Don’t worry about that because plenty of people have style and they’re all for hire — you can get a stylist for your wardrobe, you can get a stylist for primping up your living room, you can get a stylist to overhaul your life. There’s plenty of style out there, so not everybody has to have it.

For agents, it’s more important to ask buyers how they live. In the interior design circle, there’s always this funny anecdote about people buying a dining table and dining chairs, and every client says, “Oh, we entertain a lot.” The client pictures that when they get this house, they’re going to have a lot of dinner parties and have over all these guests, and they’ll have all of their friends over and have a real dinner.

But if they’re not doing it already, no house is going to change what they do. It’s about digging down into how do they live. What does their family look like? Do they have pets or passions? Get a sense of what’s important to these people and then how the location, design, and architecture of the home can contribute to them living well.

Adding that style layer can come. I have faith in the design professionals that can just bring it to any space.

Beyond creating a stellar space, what else can design professionals bring to the homebuying process?

Interior design professionals are so much more than the people who buy and arrange furniture. These are the de-facto tastemakers for the nation’s most affluent people. They have a home, they have a family, they have a designer — this designer is not just doing their home.

They are helping them plan their daughter’s wedding, they are helping them pick out the interior color of their car, they are making college decisions with them, they are checking out their outfit before they head to a black-tie event. They are the tastemaker-in-chiefs of these families. They have their fingers on the pulse of everything.

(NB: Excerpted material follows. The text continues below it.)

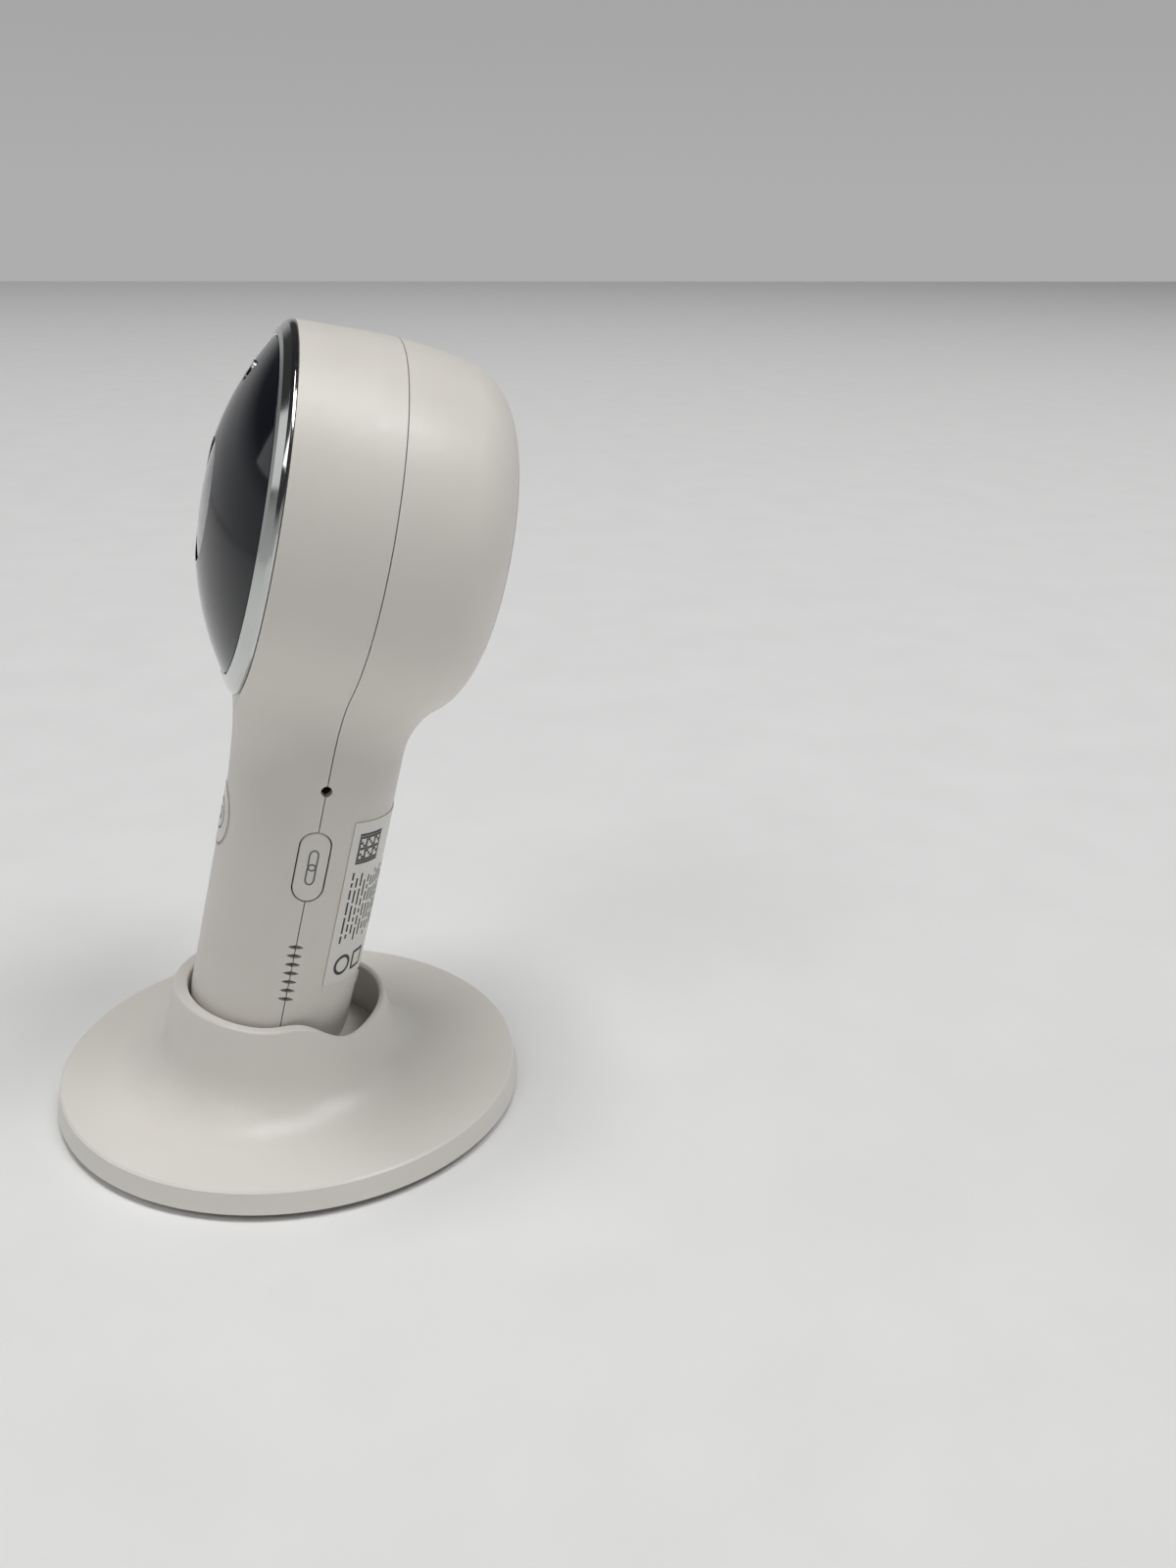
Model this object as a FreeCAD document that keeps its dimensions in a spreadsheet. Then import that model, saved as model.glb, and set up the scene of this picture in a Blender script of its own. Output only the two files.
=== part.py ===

I think pairing [agents and designers] together is so important. No single family that employs an interior designer is purchasing a home without running it by their designer or architect. That’s who’s walking beside them on these tours, that’s who’s across the country looking at different photos online and seeing the video walkthrough, and looking through the marketing material and saying, “This is a house I can work with” or “No, you can do better.”

The more we can breed those relationships [between designers and agents] the better people are going to live overall.

That’s a great insight. So, how can agents bring designers and architects into their sphere?

As silly as it is, follow them on Instagram. Watching the design trade explode and embrace Instagram has been so exciting. There are still great and thriving design magazines out there, but there’s so much work to be published and so many fabulous rooms to share, so designers are obsessed with their accounts and obsessed with their Instagram stories.

They’re putting their all into it, so connect with them by following, commenting, liking, and sharing information. If you have an open house that sounds interesting, trust me, interior designers know people on the market for new homes are great for leads.